IFSC expected distribution of points skew left for qualification and semi-final rounds and right for the final.

The final round skew of distributions to the right suggests the IFSC want the routesetters to set a higher scoring round for the final while taking into account that the eight athletes in the final are the best in the competition.

These expectations are overly optimistic compared to the reality of Shanghai.

The distributions of points in Shanghai never matched the IFSC expectations and the distributions of points between each round were only similar in the female final.

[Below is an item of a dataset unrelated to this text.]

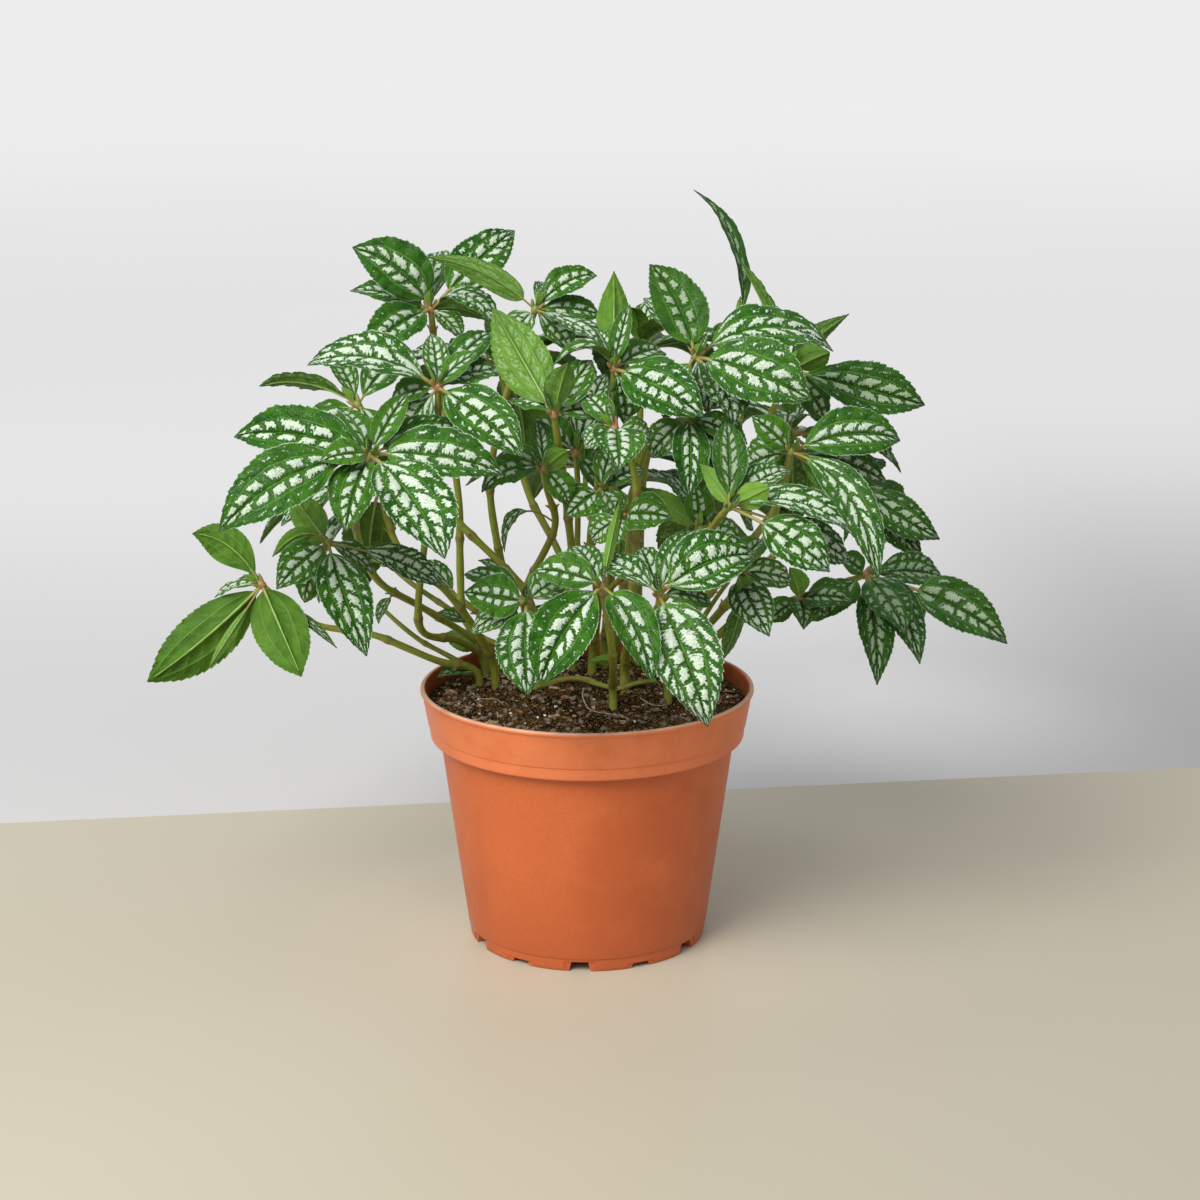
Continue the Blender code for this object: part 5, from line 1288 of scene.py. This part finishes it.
def stem_piece(name, ways, ends, small):
    rng = random.Random(int(name) * 613)
    piece = Sheet()
    for (path, low, high), end in zip(ways, ends):
        way = [p.copy() for p in path] + ([end] if end else [])
        if path is ways[0][0]:
            down = (way[0] - way[1]).normalized()
            way.insert(0, way[0] + Vector((down.x * 0.4, down.y * 0.4, -1)).normalized() * 9 * MM)
        way = smooth_path(way, 4)
        total = sum((b - a).length for a, b in zip(way, way[1:]))
        joints, at = [], rng.uniform(0.016, 0.03)
        while at < total - 0.006:
            joints.append(at)
            at += rng.uniform(0.020, 0.038)
        fine_tube(piece, way, low * 0.92, high * 0.95, rng, joints)
        walk = 0.0
        for a, b in zip(way, way[1:]):
            step = (b - a).length
            for j in joints:
                if walk <= j < walk + step and j > 0.02 and rng.random() < 0.6:
                    scale_leaf(piece, a + (b - a) * ((j - walk) / step), (b - a).normalized(), rng)
            walk += step
    for one in small:
        look = look_of(name, "stem", one, rng)
        look["young"] = max(look["young"], 0.35)
        fine_leaf(piece, one, rng, 8, 5, look, (2, 3, 4))
    return finish_piece(piece, "shoot_" + name, [STEM, NODE, TOP, BELOW, PETIOLE], ("stem", "ring", "vary", "mood"), 70)


# ------------------------------------------------------------------------------------------ plant

placed = Placed()
placed.add("pot", pot_guard())
PATHS = lay_out_stems(placed)
SMALL = lay_out_stem_leaves(placed, PATHS)
LEAVES = lay_out_leaves(placed)
WAY_TO = {}
for stem_name, ways in PATHS.items():
    ends = [STEMS[stem_name][2]] + [b[2] for b in STEMS[stem_name][3]]
    for way, shoot in zip(ways, ends):
        WAY_TO[shoot] = way[0]
    ends = [sheet(*SHOOTS[shoot][0]) for shoot in ends]
    piece = stem_piece(stem_name, ways, ends + [None] * (len(ways) - len(ends)), SMALL[stem_name])
    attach(piece, "root")
    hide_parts("stem_" + stem_name)
for shoot, (node, _) in SHOOTS.items():
    piece = rosette(shoot, node, LEAVES[shoot], WAY_TO[shoot])
    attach(piece, "root")
    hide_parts("leaves_" + shoot)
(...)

The Lead rounds were far closer to the expected results than the Boulder rounds. However, the female lead distributions tailed off faster as athletes scored lower. Otherwise, the scores were very different from the IFSC guidelines and between disciplines. The only round in which the distributions between the disciplines were similar was the Female Final.

Conclusion

The introduction of points in any sport enables athletes to win in different ways. In Boulder&Lead, you can score more points by getting all the high zones than topping one boulder. You can potentially make up for a poor Boulder performance with a strong Lead performance. However, athletes must contend with the inevitable biases in the routesetting, with the format rewarding consistency over specialising in one discipline.

Jessica Pilz exemplified this in the 2023 World Championship. She finished 3rd in Boulder and 4th in Lead in the final, but she finished second overall due to the number of points she scored in each discipline.

There is no guarantee that athletes can make up for a poor round in one of the disciplines in the other. As we saw in Shanghai, even if you can win your speciality, you still need to be in the top half of the points in your other discipline to get on the podium.

But as interesting as this is, there are only two more competitions left in this format: the Budapest OQS and the Paris Olympics. After the Paris Olympics, much like after the Tokyo Olympics, the format will likely be consigned to the history books as Sport Climbing looks towards getting three sets of medals, one for each discipline, as a core sport at the LA 2028 Olympics.